We’re all pretty familiar with traditional job descriptions and job specifications. They list out the “typical” requirements for the role, including relevant industry experience and the right education.
However, they can be problematic. Not all great candidates have a relevant work history and many lack the “expected” educational background, even when the relevant skills can be obtained through alternative paths. This means traditional job descriptions alone could be narrowing your talent pool.
Stop listing unnecessary requirements in your job descriptions to access a broader audience and attract top talent. This is the aim of a skills-based job description.

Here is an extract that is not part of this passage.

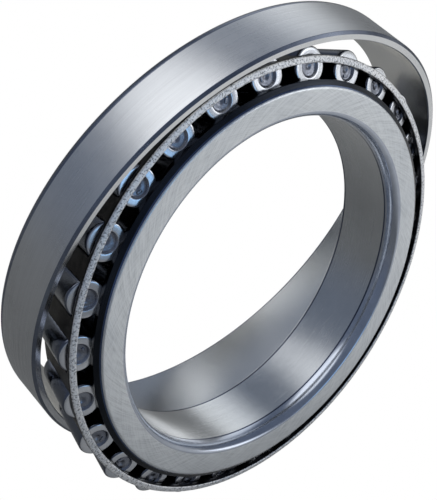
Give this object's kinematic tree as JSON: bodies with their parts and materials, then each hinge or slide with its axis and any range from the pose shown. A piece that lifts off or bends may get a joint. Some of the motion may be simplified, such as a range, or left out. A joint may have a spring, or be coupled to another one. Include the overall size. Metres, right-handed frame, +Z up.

A skills-based job description prioritizes and focuses on skills, rather than asking for degrees and years of experience. For example, a UX architect job description may ask for someone with prototyping skills, UX design experience, and user research and usability testing proficiency.
Skills-based job descriptions put skills and capabilities front and center and remove unnecessary obstacles that could discourage excellent candidates from applying.
Inclusivity is an important aspect, but attracting nontraditional candidates isn’t the only perk to skills-based job descriptions. They’re also what modern candidates want.
According to TestGorilla’s State of Skills-Based Hiring 2023, 56% of candidates prefer a skills-based hiring process.
Let’s see why candidates might love it by looking at a comparison between a skills-based hiring job description and a traditional job description:
Skills-based job description
Traditional job description
A focus on skills and capabilities
A focus on years of experience and role history
Little reliance on degrees and certifications
Heavy reliance on degrees and certification
Lists responsibilities and skills
Lists strict requirements
Uses inclusive language to attract a wide range of applicants
Uses language that excludes many applicants (either consciously or unconsciously)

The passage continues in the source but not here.